Given exercise:
Every line below must be reproduced exactly. Copy them all.

Provided data:
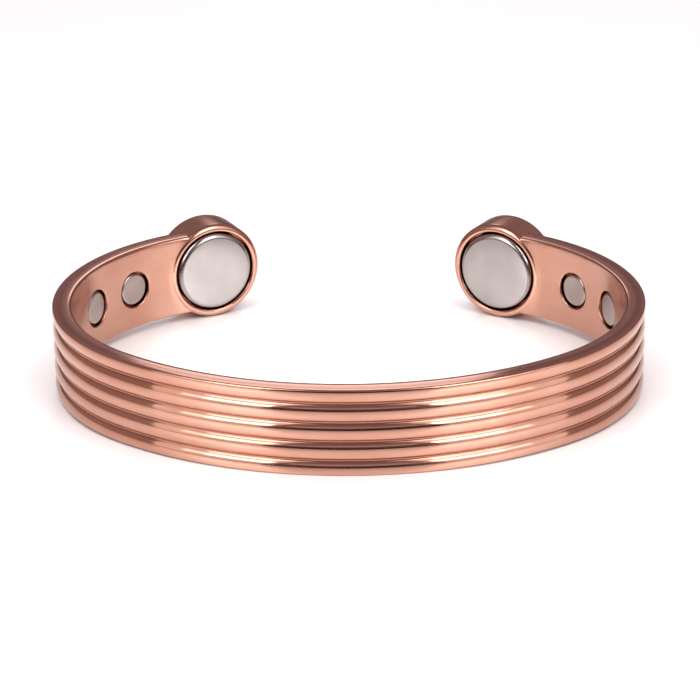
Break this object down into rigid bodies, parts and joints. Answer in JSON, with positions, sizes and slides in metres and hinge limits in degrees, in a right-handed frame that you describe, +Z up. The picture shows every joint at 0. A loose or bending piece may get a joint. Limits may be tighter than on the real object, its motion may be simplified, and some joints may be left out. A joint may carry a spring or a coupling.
{
  "type": "magnetic bracelet",
  "caption": "Open polished copper cuff with ribs round the outside, a round cup and disc magnet at each end and small disc magnets let into the inner face.",
  "frame": {"origin": "on the table the cuff lies on, under the middle of its outline", "axes": "+Z up, across the band's height; +Y towards the opening between the cups; +X to the right seen from the front, with the opening behind"},
  "size_m": [0.0686, 0.0558, 0.0121],
  "materials": {
    "copper": "polished rose copper",
    "nickel": "nickel plated, satin"
  },
  "bodies": {
    "root": {"cuff": "copper", "end_magnet_left": "nickel", "end_magnet_right": "nickel", "near_magnet_left": "nickel", "near_magnet_right": "nickel", "far_magnet_left": "nickel", "far_magnet_right": "nickel"}
  },
  "joints": []
}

The reply:
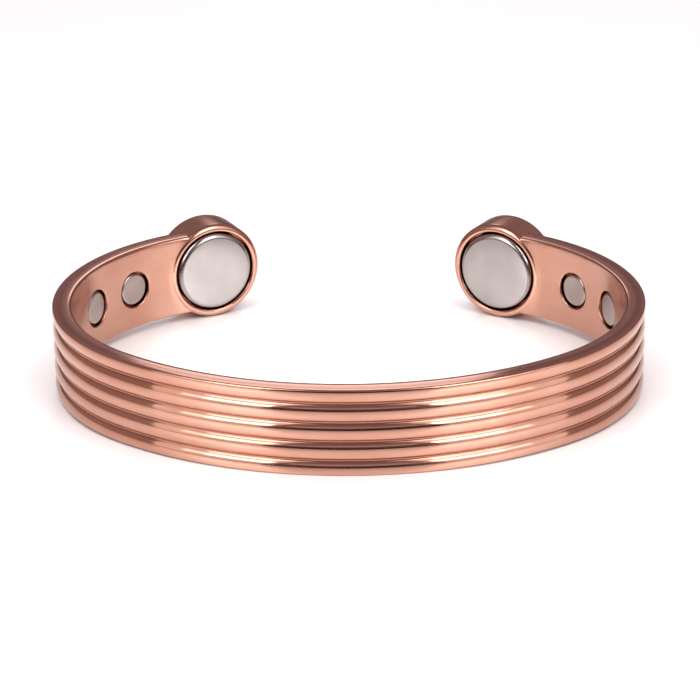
Break this object down into rigid bodies, parts and joints. Answer in JSON, with positions, sizes and slides in metres and hinge limits in degrees, in a right-handed frame that you describe, +Z up. The picture shows every joint at 0. A loose or bending piece may get a joint. Limits may be tighter than on the real object, its motion may be simplified, and some joints may be left out. A joint may carry a spring or a coupling.
{
  "type": "magnetic bracelet",
  "caption": "Open polished copper cuff with ribs round the outside, a round cup and disc magnet at each end and small disc magnets let into the inner face.",
  "frame": {"origin": "on the table the cuff lies on, under the middle of its outline", "axes": "+Z up, across the band's height; +Y towards the opening between the cups; +X to the right seen from the front, with the opening behind"},
  "size_m": [0.0686, 0.0558, 0.0121],
  "materials": {
    "copper": "polished rose copper",
    "nickel": "nickel plated, satin"
  },
  "bodies": {
    "root": {"cuff": "copper", "end_magnet_left": "nickel", "end_magnet_right": "nickel", "near_magnet_left": "nickel", "near_magnet_right": "nickel", "far_magnet_left": "nickel", "far_magnet_right": "nickel"}
  },
  "joints": []
}